Problem - Check each line of the listing for the word "imported" and give only the number of lines that have it.

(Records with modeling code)
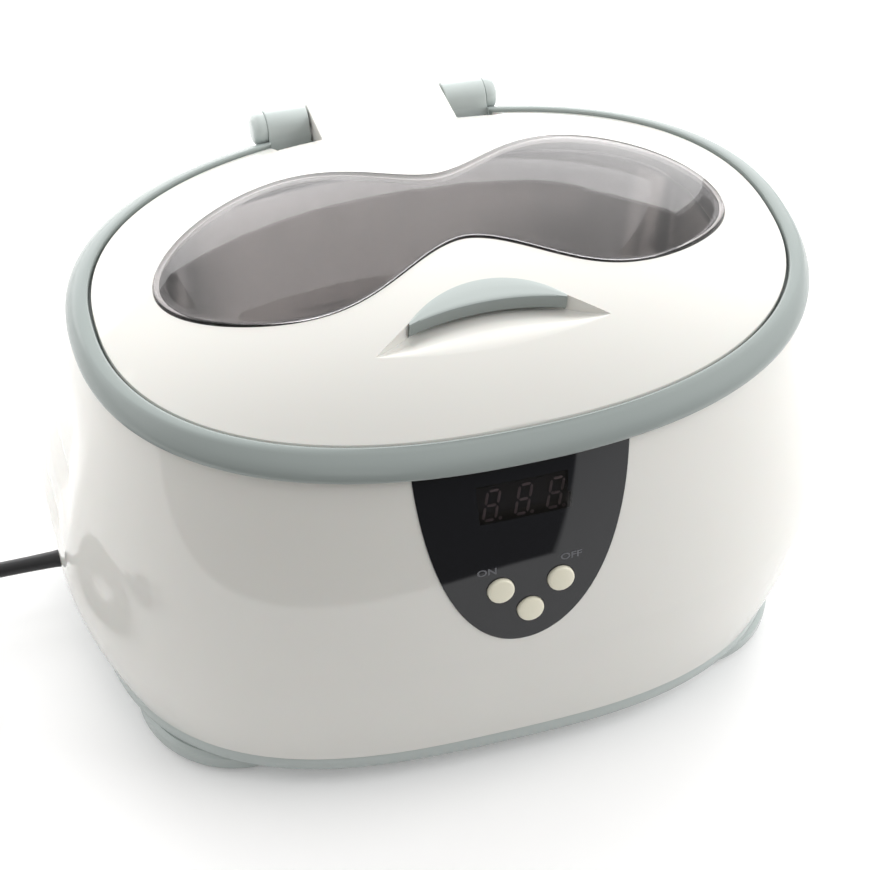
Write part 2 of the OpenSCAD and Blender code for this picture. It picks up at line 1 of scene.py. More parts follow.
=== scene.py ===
"""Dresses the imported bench-top bath cleaner for Blender: smooth shells, finishes, lead, studio."""
import logging
import math
from dataclasses import dataclass, field
from enum import Enum
from typing import Callable, Iterable, Sequence

import bpy
from mathutils import Matrix, Vector


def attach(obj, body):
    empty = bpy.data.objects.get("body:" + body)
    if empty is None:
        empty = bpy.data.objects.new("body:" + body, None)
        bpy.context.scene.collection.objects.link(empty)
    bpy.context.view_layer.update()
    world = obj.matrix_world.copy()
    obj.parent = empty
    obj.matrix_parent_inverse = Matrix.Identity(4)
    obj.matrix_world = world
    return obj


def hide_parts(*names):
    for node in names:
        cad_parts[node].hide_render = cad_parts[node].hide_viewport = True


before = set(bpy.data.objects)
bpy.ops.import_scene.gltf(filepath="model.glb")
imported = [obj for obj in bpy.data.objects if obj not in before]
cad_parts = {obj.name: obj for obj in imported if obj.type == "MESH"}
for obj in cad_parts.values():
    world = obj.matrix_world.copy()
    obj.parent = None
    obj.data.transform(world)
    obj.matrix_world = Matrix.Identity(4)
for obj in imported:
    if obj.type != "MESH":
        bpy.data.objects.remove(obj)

logging.basicConfig(level=logging.INFO, format="%(message)s")
LOG = logging.getLogger("bath_cleaner")

MM = 0.001
CABINET = "cabinet"
LID = "lid"
BUTTON_BODIES = {"button_on": "on_button", "button_set": "set_button", "button_off": "off_button"}
Point = tuple[float, float, float]
Flat = tuple[float, float]
Colour = tuple[float, float, float]
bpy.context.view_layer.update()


def to_linear(value: float) -> float:
    """Linear light of one screen channel, 0 to 255."""
    share = value / 255
    return share / 12.92 if share <= 0.04045 else ((share + 0.055) / 1.055) ** 2.4


def from_screen(red: float, green: float, blue: float) -> Colour:
    """Turns a colour read off a screen, 0 to 255, into linear light."""
    return to_linear(red), to_linear(green), to_linear(blue)


def arc(radius: float, degrees: Iterable[float], x: float = 0.0, y: float = 0.0) -> list[Flat]:
    """Points on a circle about (x, y), at angles in degrees."""
    return [(x + radius * math.cos(math.radians(k)), y + radius * math.sin(math.radians(k)))
            for k in degrees]


def with_poles(rows: Sequence[Sequence[Point]], first: Point, last: Point) -> list[Sequence[Point]]:
    """Closes a stack of rings with a pole before the first and behind the last."""
    count = len(rows[0])
    return [[first] * count, *rows, [last] * count]


def capped(rows: Sequence[Sequence[Point]]) -> list[Sequence[Point]]:
    """Closes a stack of rings with a pole in the middle of its first and of its last ring."""
    first, last = (tuple(sum((Vector(p) for p in row), Vector()) / len(row)) for row in (rows[0], rows[-1]))
    return with_poles(rows, first, last)


def turned(place: Point, degrees: float, axis: str = "Y") -> Matrix:
    """A frame at a place, turned about one axis."""
    return Matrix.Translation(place) @ Matrix.Rotation(math.radians(degrees), 4, axis)


# ---------------------------------------------------------------- finishes


class Slot(Enum):
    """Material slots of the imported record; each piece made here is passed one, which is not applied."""

    WHITE = "white_plastic"
    GREY = "grey_plastic"
    WINDOW = "smoked_window"
    PANEL = "smoked_panel"
    CREAM = "button_cream"
    FIGURES = "figure_bars"
    TANK = "tank_steel"
    STEEL = "pin_steel"
    CORD = "cord_black"


class Sheet:
    """A node tree with short calls for making and joining nodes."""

    def __init__(self, tree: bpy.types.NodeTree) -> None:
        """Keeps the tree that nodes are made in."""
        self.tree = tree

    @classmethod
    def material(cls, name: str) -> tuple[bpy.types.Material, "Sheet", bpy.types.Node]:
        """Makes a material with nodes.

        Args:
            name: The material's name.

        Returns:
            The material, its sheet and its Principled shader.
        """
        material = bpy.data.materials.new(name)
        material.use_nodes = True
        return material, cls(material.node_tree), material.node_tree.nodes["Principled BSDF"]

    @staticmethod
    def fill(node: bpy.types.Node, values: dict[str, object]) -> None:
        """Sets a node's inputs by their names."""
        for name, value in values.items():
            node.inputs[name].default_value = value

    def add(self, kind: str, **settings: object) -> bpy.types.Node:
        """Makes a node.

        Args:
            kind: Blender's name for the node type.
            settings: Attributes of the node, and values of its inputs by index as i0, i1 and so on.

        Returns:
            The new node.
        """
        node = self.tree.nodes.new(kind)
        for name, value in settings.items():
            if name[0] == "i" and name[1:].isdigit():
                node.inputs[int(name[1:])].default_value = value
            else:
                setattr(node, name, value)
        return node

    def join(self, source: bpy.types.NodeSocket, target: bpy.types.NodeSocket) -> None:
        """Links an output to an input."""
        self.tree.links.new(source, target)

    def feed(self, value: object, target: bpy.types.NodeSocket) -> None:
        """Gives an input a number, or links an output to it.

        Args:
            value: A number or an output.
            target: The input.
        """
        if isinstance(value, (int, float)):
            target.default_value = value
        else:
            self.join(value, target)

    def sum(self, operation: str, first: object, second: object) -> bpy.types.NodeSocket:
        """Makes a Math node.

        Args:
            operation: The operation's name.
            first: A number or an output.
            second: A number or an output.

        Returns:
            The node's output.
        """
        node = self.add("ShaderNodeMath", operation=operation)
        self.feed(first, node.inputs[0])
        self.feed(second, node.inputs[1])
        return node.outputs[0]

    def noise(self, place: bpy.types.NodeSocket, scale: float, detail: float = 2.0) -> bpy.types.NodeSocket:
        """Makes a Noise Texture.

        Args:
            place: The coordinates it reads.
            scale: Its scale.
            detail: Its detail.

        Returns:
            The node's value.
        """
        node = self.add("ShaderNodeTexNoise")
        self.fill(node, {"Scale": scale, "Detail": detail})
        self.join(place, node.inputs["Vector"])
        return node.outputs[0]

    def spread(self, value: bpy.types.NodeSocket, low: object, high: object,
               start: float = 0.3, end: float = 0.7) -> bpy.types.NodeSocket:
        """Maps a range of a value onto another range.

        Args:
            value: The value.
            low: What start becomes: a number or an output.
            high: What end becomes: a number or an output.
            start: Lower end of the value's range.
            end: Upper end of the value's range.

        Returns:
            The mapped value.
        """
        node = self.add("ShaderNodeMapRange", i1=start, i2=end)
        self.join(value, node.inputs[0])
        self.feed(low, node.inputs[3])
        self.feed(high, node.inputs[4])
        return node.outputs[0]

    def shade(self, colour: bpy.types.NodeSocket, tone: bpy.types.NodeSocket) -> bpy.types.NodeSocket:
        """Multiplies a colour by a value.

        Args:
            colour: The colour's output.
            tone: The value's output.

        Returns:
            The darkened colour.
        """
        node = self.add("ShaderNodeVectorMath", operation="SCALE")
        self.join(colour, node.inputs[0])
        self.join(tone, node.inputs["Scale"])
        return node.outputs[0]

    def choose(self, *sources: bpy.types.NodeSocket) -> bpy.types.NodeSocket:
        """Mixes two shaders.

        Args:
            sources: The factor, the shader at 0 and the shader at 1.

        Returns:
            The mixed shader.
        """
        node = self.add("ShaderNodeMixShader")
        for source, target in zip(sources, node.inputs):
            self.join(source, target)
        return node.outputs[0]


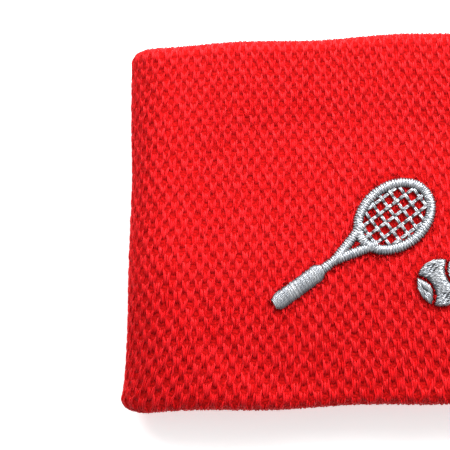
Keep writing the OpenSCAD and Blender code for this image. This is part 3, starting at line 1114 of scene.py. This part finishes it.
def care_label():
    """The folded woven label: its root is caught in the seam, and its flap lies on the lining."""
    root, flap = corners("care_label_root"), corners("care_label_flap")
    x = np.linspace(root[0][0], root[1][0], 25)
    root_y, tip_y = root[0][1], flap[1][1]
    middle = (root[0][2] + root[1][2]) / 2
    lift = (flap[0][2] + flap[1][2]) / 2 - middle
    reach_y = tip_y - root_y
    fold = (flap[1][2] - flap[0][2]) / 2 - LABEL_T / 2

    def layer(offset):
        """Points of the label's centre line: up over the flap's top, round the tip and back."""
        straight = np.linspace(0, 1, 33)
        y = root_y + (reach_y - fold) * straight
        blend = np.clip((y - root[1][1]) / LABEL_RISE, 0, 1)
        z = middle + lift * blend * blend * (3 - 2 * blend)
        z = z + LABEL_WAVE * np.sin(straight * 7.0) * blend
        turn = np.linspace(0, math.pi, 9)[1:-1]
        tip = root_y + reach_y - fold
        top = np.stack([y, z + fold], 1)
        bend = np.stack([tip + fold * np.sin(turn), z[-1] + fold * np.cos(turn)], 1)
        under = np.stack([y, z - fold], 1)[::-1]
        line = np.concatenate([top, bend, under])
        normal = unit(np.stack([-np.gradient(line[:, 1]), np.gradient(line[:, 0])], 1))
        return line + normal * offset

    made = Piece("care_label")
    cup = LABEL_CUP * (x[:, None] / x[-1]) ** 2
    grid = []
    for line in (layer(LABEL_T / 2), layer(-LABEL_T / 2)):
        y, z = line.T[:, None]
        z = z + cup * np.clip((y - root_y) / reach_y, 0, 1)
        grid.append(slacken(np.stack(np.broadcast_arrays(x[:, None], y, z), -1)))
    made.slab(np.stack(grid), LABEL)
    piece = made.make()
    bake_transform(piece)
    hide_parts("care_label_root", "care_label_flap")


def label_stitches():
    low, high = corners("label_stitches")
    count = round((high[0] - low[0]) / LABEL_STITCH)
    t = np.linspace(0, 1, 7)[None, :]
    start = low[0] + (high[0] - low[0]) * (np.arange(count)[:, None] + 0.12) / count
    x = start + (high[0] - low[0]) * 0.76 / count * t
    arch = np.sin(math.pi * t) ** 0.5
    z = high[2] - STITCH_D / 2 - 0.3 * MM * (1 - arch) + 0 * x
    y = (low[1] + high[1]) / 2 + 0 * x
    made = Piece("label_thread")
    up = np.broadcast_to(np.array([0.0, 0.0, 1.0]), x.shape + (3,))
    # The thread darkens where it dips into the label, by 1 - arch as deep: painted shade.
    made.yarns(slacken(np.stack([x, y, z], -1)), up, STITCH_D * 0.45, STITCH_D * 0.4, LINKING, 6,
               1 - arch)
    settle_whole(made.make(), "back_half", "linking_thread", "label_stitches")


puffed = swelling()
parts = planned_stitches()
needle_holes = np.array([end for threads in parts.values() for pair in threads.ends for end in pair])
outer_knit(needle_holes)
lining()
seam()
elastic()
care_label()
label_stitches()
backing()
embroidery(parts)
pulled_yarns(needle_holes)

# ---- Floor, light and camera ----

def floor():
    mesh = bpy.data.meshes.new("floor")
    half = 1.5
    mesh.from_pydata([(-half, -half, 0), (half, -half, 0), (half, half, 0), (-half, half, 0)], [],
                     [(0, 1, 2, 3)])
    made = bpy.data.objects.new("floor", mesh)
    bpy.context.scene.collection.objects.link(made)
    paper = Shader("paper", Roughness=0.9, Emission_Color=(1, 1, 1, 1), Emission_Strength=0.5)
    grain = paper.ramp(paper.noise(40.0), (0.3, (0.9, 0.9, 0.9)), (0.7, (0.94, 0.94, 0.94)))
    mesh.materials.append(paper.done(grain))


def area_light(name, place, aim, size, power):
    light = bpy.data.lights.new(name, "AREA")
    light.size = size
    light.energy = power
    made = bpy.data.objects.new(name, light)
    bpy.context.scene.collection.objects.link(made)
    made.location = place
    made.rotation_euler = (Vector(aim) - Vector(place)).to_track_quat("-Z", "Y").to_euler()


VIEW_AT = Vector((-25.8 * MM, -0.25 * MM, BAND_H))
VIEW_DISTANCE = 0.32
VIEW_TILT = math.radians(7)
VIEW_ROLL = math.radians(2.3)
VIEW_WIDTH = 83.5 * MM


def camera():
    data = bpy.data.cameras.new("camera")
    data.sensor_width = 36
    data.lens = data.sensor_width * VIEW_DISTANCE / VIEW_WIDTH
    data.clip_start = 0.01
    made = bpy.data.objects.new("camera", data)
    bpy.context.scene.collection.objects.link(made)
    back = Vector((0, -math.sin(VIEW_TILT), math.cos(VIEW_TILT)))
    up = Vector((math.sin(VIEW_ROLL), math.cos(VIEW_ROLL), 0))
    across = up.cross(back).normalized()
    facing = Matrix((across, back.cross(across), back)).transposed()
    made.matrix_world = Matrix.Translation(VIEW_AT + back * VIEW_DISTANCE) @ facing.to_4x4()
    bpy.context.scene.camera = made


def world():
    """An overcast studio, brighter towards the key light and darker behind the camera's left."""
    made = bpy.data.worlds.new("studio")
    made.use_nodes = True
    tree = made.node_tree
    place = tree.nodes.new("ShaderNodeTexCoord").outputs["Generated"]
    toward = tree.nodes.new("ShaderNodeVectorMath")
    toward.operation = "DOT_PRODUCT"
    put(tree, toward, _0=place, _1=(0.30, 0.82, 0.48))
    fade = tree.nodes.new("ShaderNodeMapRange")
    put(tree, fade, _0=toward.outputs["Value"], _1=-0.6, _2=0.9, _3=0.14, _4=0.85)
    put(tree, tree.nodes["Background"], Color=(1, 1, 1, 1), Strength=fade.outputs[0])
    bpy.context.scene.world = made


floor()
area_light("key", (0.27, 0.41, 0.37), (-0.01, 0, 0), 0.45, 7.3)
area_light("fill", (-0.36, 0.46, 0.30), (0, 0, 0), 0.3, 2.7)
world()
camera()
bpy.context.scene.view_settings.view_transform = "Standard"
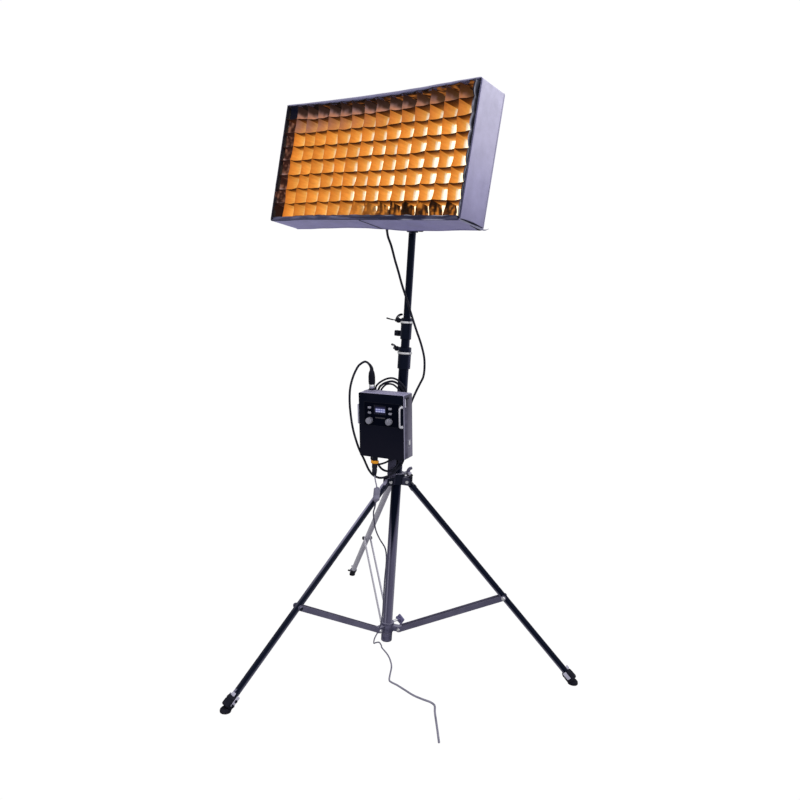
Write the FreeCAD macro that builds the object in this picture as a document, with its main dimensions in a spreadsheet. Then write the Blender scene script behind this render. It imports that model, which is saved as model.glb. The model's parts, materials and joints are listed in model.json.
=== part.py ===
import FreeCAD, Part
import Sketcher
import math
import os

# Bi-colour LED panel light with a fabric softbox and egg-crate grid, on a
# three-leg telescoping stand, with a separate control box carried on the hub.
# Frame: +Z up, origin on the ground under the column, the lit face looks to -Y.
# All lengths are in millimetres and all angles in degrees.

Vector = FreeCAD.Vector
Rotation = FreeCAD.Rotation
Placement = FreeCAD.Placement
ORIGIN = Vector(0, 0, 0)
X_DIR, Y_DIR, Z_DIR = Vector(1, 0, 0), Vector(0, 1, 0), Vector(0, 0, 1)

# Sketch planes. A sketch's own x, y and normal run along
# XY: +X, +Y, +Z    XZ: +X, +Z, -Y    YZ: +Y, +Z, +X
# A pad follows the normal and a pocket goes against it, unless reversed.
XY, XZ, YZ = "XY_Plane", "XZ_Plane", "YZ_Plane"

doc = FreeCAD.newDocument("LedPanelLight")
sheet = doc.addObject("Spreadsheet::Sheet", "Sizes")
aliases = []
nodes = []


# ------------------------------------------------------ sizes with expressions
class Dim(float):
    """A number that also carries the sheet expression that gives it."""

    def __new__(cls, value, expression=None):
        self = super().__new__(cls, value)
        self.expression = expression or repr(float(value))
        return self

    def __add__(self, other):
        return combine(self, "+", other)

    def __radd__(self, other):
        return combine(other, "+", self)

    def __sub__(self, other):
        return combine(self, "-", other)

    def __rsub__(self, other):
        return combine(other, "-", self)

    def __mul__(self, other):
        return combine(self, "*", other)

    def __rmul__(self, other):
        return combine(other, "*", self)

    def __truediv__(self, other):
        return combine(self, "/", other)

    def __neg__(self):
        return combine(-1, "*", self)


OPERATIONS = {"+": float.__add__, "-": float.__sub__, "*": float.__mul__, "/": float.__truediv__}


def dim(number):
    return number if isinstance(number, Dim) else Dim(number)


def combine(left, sign, right):
    left, right = dim(left), dim(right)
    value = OPERATIONS[sign](float(left), float(right))
    return Dim(value, "(%s %s %s)" % (left.expression, sign, right.expression))


def bind(target, path, value):
    """Drive a property from the sheet when its value depends on the sheet."""
    if "Sizes." in value.expression:
        target.setExpression(path, value.expression)


def size(alias, value, note):
    """Enter a driving dimension in the sheet and return it."""
    aliases.append(alias)
    row = len(aliases)
    sheet.set("A%d" % row, note)
    sheet.set("B%d" % row, str(value))
    sheet.setAlias("B%d" % row, alias)
    return Dim(value, "Sizes." + alias)


# Column tubes
base_outer_r = size("base_outer_r", 15.35, "base tube, outer radius")
base_inner_r = size("base_inner_r", 13.25, "base tube, inner radius")
mid_outer_r = size("mid_outer_r", 13.15, "middle tube, outer radius")
mid_inner_r = size("mid_inner_r", 11.05, "middle tube, inner radius")
top_outer_r = size("top_outer_r", 10.95, "top tube, outer radius")
top_inner_r = size("top_inner_r", 9.3, "top tube, inner radius")
base_low = size("base_low", 30.0, "base tube, lower end")
base_high = size("base_high", 958.0, "base tube, upper end, inside its collar")
mid_low = size("mid_low", 120.0, "middle tube, lower end")
mid_high = size("mid_high", 1046.0, "middle tube, upper end, inside its collar")
top_low = size("top_low", 560.0, "top tube, lower end")
top_high = size("top_high", 1306.0, "top tube, upper end")
fit_gap = size("fit_gap", 0.05, "running clearance, radial")

# Hub
hub_pivot_z = size("hub_pivot_z", 557.5, "leg pivot height")
hub_pivot_r = size("hub_pivot_r", 37.0, "leg pivot distance from the column axis")
hub_r = size("hub_r", 25.0, "hub ring, outer radius")
hub_low = size("hub_low", 548.0, "hub ring, lower face")
hub_high = size("hub_high", 579.0, "hub ring, upper face")
ear_wall = size("ear_wall", 5.0, "hub ear thickness")
ear_gap = size("ear_gap", 14.4, "distance between the two ears of a lug")
ear_low = size("ear_low", 546.5, "hub ears, lower face")
ear_high = size("ear_high", 570.5, "hub ears, upper face")
ear_reach = size("ear_reach", 48.5, "ears reach this far from the column axis")
pin_r = size("pin_r", 3.0, "leg and brace pivot pins, radius")
pin_gap = size("pin_gap", 0.06, "clearance round pins and the tilt bolt, radial")

# Legs, braces and feet
leg_turn = size("leg_turn", -6.2, "turn of the leg set about the column, degrees")
foot_reach = size("foot_reach", 602.4, "foot distance from the column axis")
leg_outer_r = size("leg_outer_r", 9.5, "leg tube, outer radius")
leg_inner_r = size("leg_inner_r", 8.2, "leg tube, inner radius")
brace_share = size("brace_share", 0.5748, "share of the leg at which the brace joins")
brace_pivot_z = size("brace_pivot_z", 72.0, "brace pivot height on the brace collar")
brace_pivot_r = size("brace_pivot_r", 40.0, "brace pivot distance from the column axis")
lug_half = size("lug_half", 9.0, "half width of a brace collar lug")
bar_inner = size("bar_inner", 10.2, "inner face of a brace bar from the leg plane")
bar_wall = size("bar_wall", 2.6, "brace bar thickness")
bar_half = size("bar_half", 8.0, "half height of a brace bar")
foot_r = size("foot_r", 16.0, "rubber foot, radius")
foot_height = size("foot_height", 17.0, "rubber foot, height")

# Section collars and lock screws
lower_low = size("lower_low", 906.0, "lower section collar, lower end")
lower_high = size("lower_high", 971.0, "lower section collar, upper end")
lower_r = size("lower_r", 19.6, "lower section collar, outer radius")
upper_low = size("upper_low", 995.0, "upper section collar, lower end")
upper_high = size("upper_high", 1059.0, "upper section collar, upper end")
upper_r = size("upper_r", 16.6, "upper section collar, outer radius")
screw_r = size("screw_r", 3.0, "lock screws, shank radius")
screw_hole_r = size("screw_hole_r", 3.1, "holes for the lock screws, radius")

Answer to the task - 5